Looking at the search trends data, it looks like a search interest index above 40 may qualify as a large shock. I wrote an algorithm that attempts to identify only the beginning of a “shock,” since there may be sustained activity afterwards.
Putting this model together, we have these shocks identified by a vertical line and my best guess for the reason for the search traffic. The horizontal lines represent Trump’s mean approval between the identified changepoints. Click on the graphic to enlarge!
Looks pretty good! The “shocks” in search activity are generally aligned with changepoints in approval rating. A back-of-the-envelope estimate of RMSE using the search “shocks” to identify changepoints in approval is 13.9 days. This suggests there is room for improvement, perhaps by attempting to measure sentiment on social media. But not everyone tweets—and almost everyone googles!

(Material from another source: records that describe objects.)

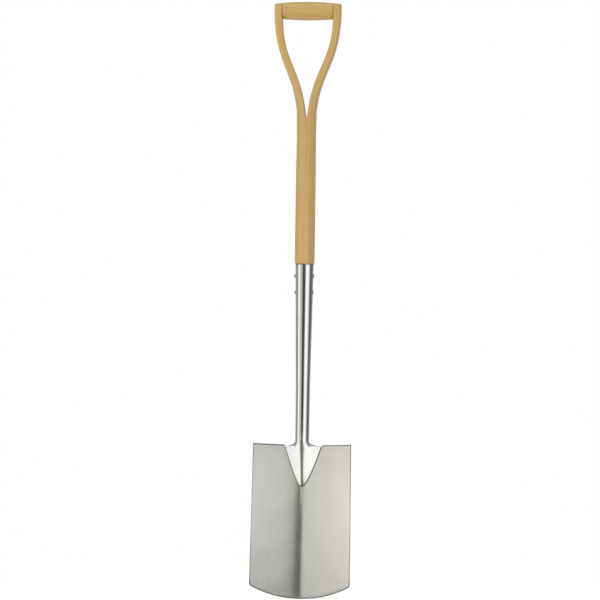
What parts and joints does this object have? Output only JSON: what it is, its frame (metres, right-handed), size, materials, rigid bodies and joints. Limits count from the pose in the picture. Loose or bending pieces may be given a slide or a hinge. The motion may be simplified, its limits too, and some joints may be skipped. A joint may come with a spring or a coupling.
{
  "type": "digging spade",
  "caption": "Digging spade with a pressed steel blade, a tubular steel socket and an ash shaft that splits into a Y around a turned cross grip.",
  "frame": {"origin": "middle of the part's box, at the height of the lowest point of the cutting edge", "axes": "+Z along the shaft from the edge to the grip, -Y out of the blade's digging face, +X across the blade, to the right when the digging face is seen"},
  "size_m": [0.19, 0.0486, 1.1266],
  "materials": {
    "blade_steel": "lengthways satin brush",
    "socket_steel": "mirror polish",
    "weld_steel": "dressed weld",
    "rivet_steel": "set rivet, satin",
    "ash": "lacquered satin"
  },
  "bodies": {
    "root": {"blade": "blade_steel", "socket": "socket_steel", "weld_left": "weld_steel", "weld_right": "weld_steel", "shaft": "ash", "grip": "ash", "rivet_upper": "rivet_steel", "rivet_lower": "rivet_steel"}
  },
  "joints": []
}
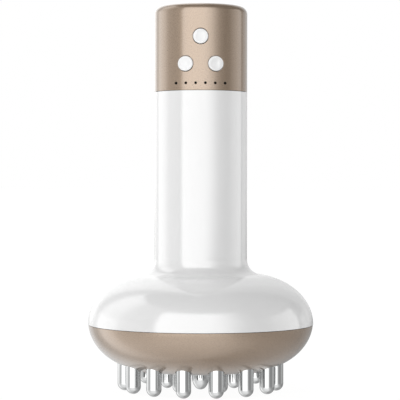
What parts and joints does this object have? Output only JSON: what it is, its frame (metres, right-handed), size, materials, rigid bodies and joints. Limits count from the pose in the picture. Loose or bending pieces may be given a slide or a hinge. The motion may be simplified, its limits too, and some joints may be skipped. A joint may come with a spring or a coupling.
{
  "type": "cellulite massager",
  "caption": "Hand-held body massager: round grip with push buttons and indicator dots, mushroom head, polished round-ended pins under it driven by a vibration motor.",
  "frame": {"origin": "centre of the head in the plane of the longest pin tips", "axes": "+Z along the grip from the pins to the cap, -Y out of the face with the buttons, +X to the right seen from the buttons"},
  "size_m": [0.1, 0.1, 0.17],
  "materials": {
    "white_shell": "glossy white",
    "champagne_shell": "metallic champagne lacquer, glossy",
    "button_white": "smooth white",
    "pin_chrome": "polished",
    "plate_aluminium": "turned",
    "fastener_steel": "zinc plated",
    "seal_rubber": "matte",
    "heater_film": "amber film",
    "sensor_epoxy": "matte",
    "lens_red": "clear red, smooth",
    "led_epoxy": "clear",
    "board_green": "solder mask",
    "bracket_nylon": "moulded",
    "clamp_steel": "pressed",
    "motor_steel": "drawn",
    "weight_steel": "sintered",
    "lead_wire": "soft insulation",
    "cradle_abs": "moulded",
    "cell_wrap": "shrink wrap",
    "tab_nickel": "strip",
    "socket_steel": "pressed",
    "chip_epoxy": "matte",
    "switch_body": "moulded",
    "plunger_plastic": "moulded",
    "light_pipe_smoke": "smoked, clear"
  },
  "bodies": {
    "housing": {"body_shell": "white_shell", "lower_shell": "champagne_shell", "cap": "champagne_shell", "head_seal": "seal_rubber", "cap_seal": "seal_rubber", "pin_plate": "plate_aluminium", "pins_outer": "pin_chrome", "pins_inner": "pin_chrome", "pin_centre": "pin_chrome", "pin_nuts": "fastener_steel", "plate_screws": "fastener_steel", "heater_ring": "heater_film", "temperature_sensor": "sensor_epoxy", "red_lenses": "lens_red", "red_leds": "led_epoxy", "lamp_boards": "board_green", "motor_bracket": "bracket_nylon", "motor_clamp": "clamp_steel", "motor_screws": "fastener_steel", "motor_can": "motor_steel", "motor_leads": "lead_wire", "battery_cradle": "cradle_abs", "battery_cell": "cell_wrap", "battery_tabs": "tab_nickel", "battery_leads": "lead_wire", "charging_board": "board_green", "charging_screws": "fastener_steel", "charging_socket": "socket_steel", "control_board": "board_green", "board_screws": "fastener_steel", "board_chip": "chip_epoxy", "tact_switches": "switch_body", "indicator_leds": "led_epoxy", "light_pipe": "light_pipe_smoke"},
    "rotor": {"motor_shaft": "fastener_steel", "motor_weight": "weight_steel"},
    "top_key": {"button_top": "button_white", "plunger_top": "plunger_plastic"},
    "left_key": {"button_left": "button_white", "plunger_left": "plunger_plastic"},
    "right_key": {"button_right": "button_white", "plunger_right": "plunger_plastic"}
  },
  "joints": [
    {"name": "motor_spin", "type": "hinge", "parent": "housing", "child": "rotor", "pos_m": [0, 0, 0.0349], "axis": [1, 0, 0], "continuous": true},
    {"name": "top_press", "type": "slide", "parent": "housing", "child": "top_key", "axis": [0, 1, 0], "range_m": [0, 0.0005], "stiffness_N_per_m": 300, "springref_m": -0.001},
    {"name": "left_press", "type": "slide", "parent": "housing", "child": "left_key", "axis": [0, 1, 0], "range_m": [0, 0.0005], "stiffness_N_per_m": 300, "springref_m": -0.001},
    {"name": "right_press", "type": "slide", "parent": "housing", "child": "right_key", "axis": [0, 1, 0], "range_m": [0, 0.0005], "stiffness_N_per_m": 300, "springref_m": -0.001}
  ]
}
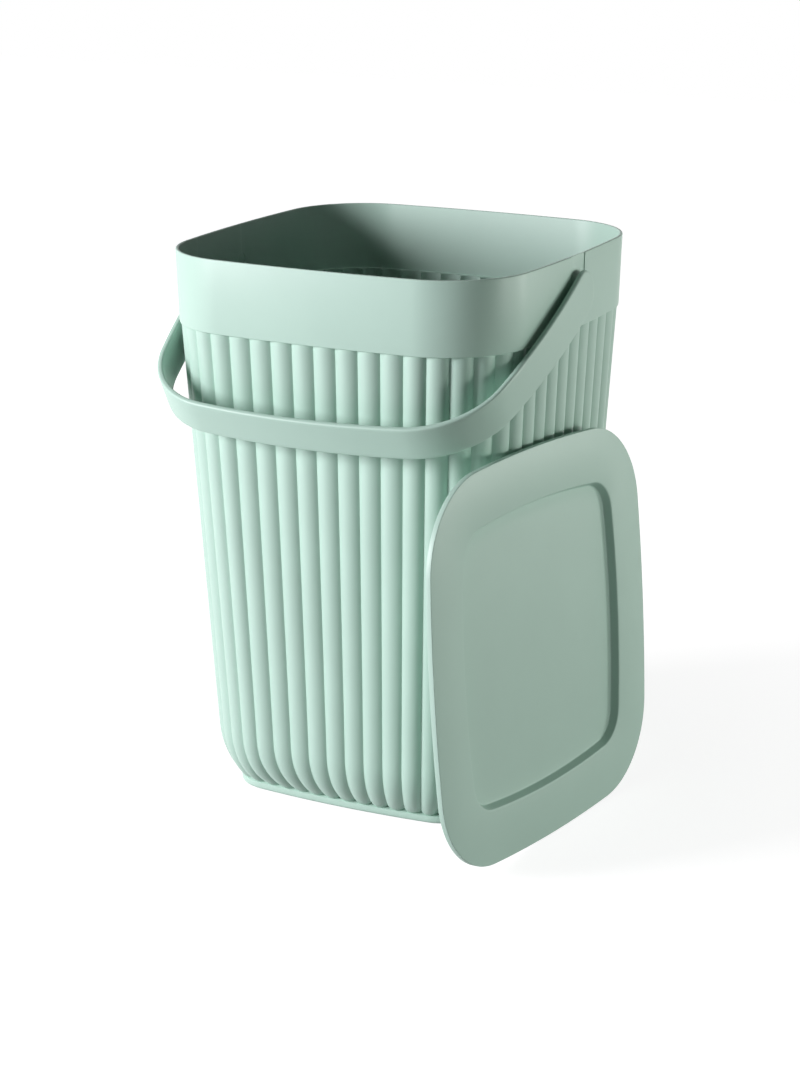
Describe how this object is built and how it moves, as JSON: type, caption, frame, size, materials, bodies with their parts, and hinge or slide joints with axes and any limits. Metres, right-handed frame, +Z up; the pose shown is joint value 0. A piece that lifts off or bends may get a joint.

This analysis suggests that when the Google search interest index for “Trump Twitter” exceeds 40 (see note below), we should expect to see a change in Trump’s approval rating either up or down.
Political scientists have long theorized the “bully pulpit” (i.e., the fact that media will report the president’s speeches, press releases, etc.) serves as an “agenda setting” tool for presidents. It is unprecedented that a president use the bully pulpit to damage their own popularity and agenda. This analysis suggests that is the case for Pres. Trump.
Note on Google Trends Search: Due to how trends are adjusted, the time period that you select (and any comparisons to other search terms) will determine what this threshold value is. It is approximately the April 8th 2018 value.
Code for this analysis can be found on my GitHub.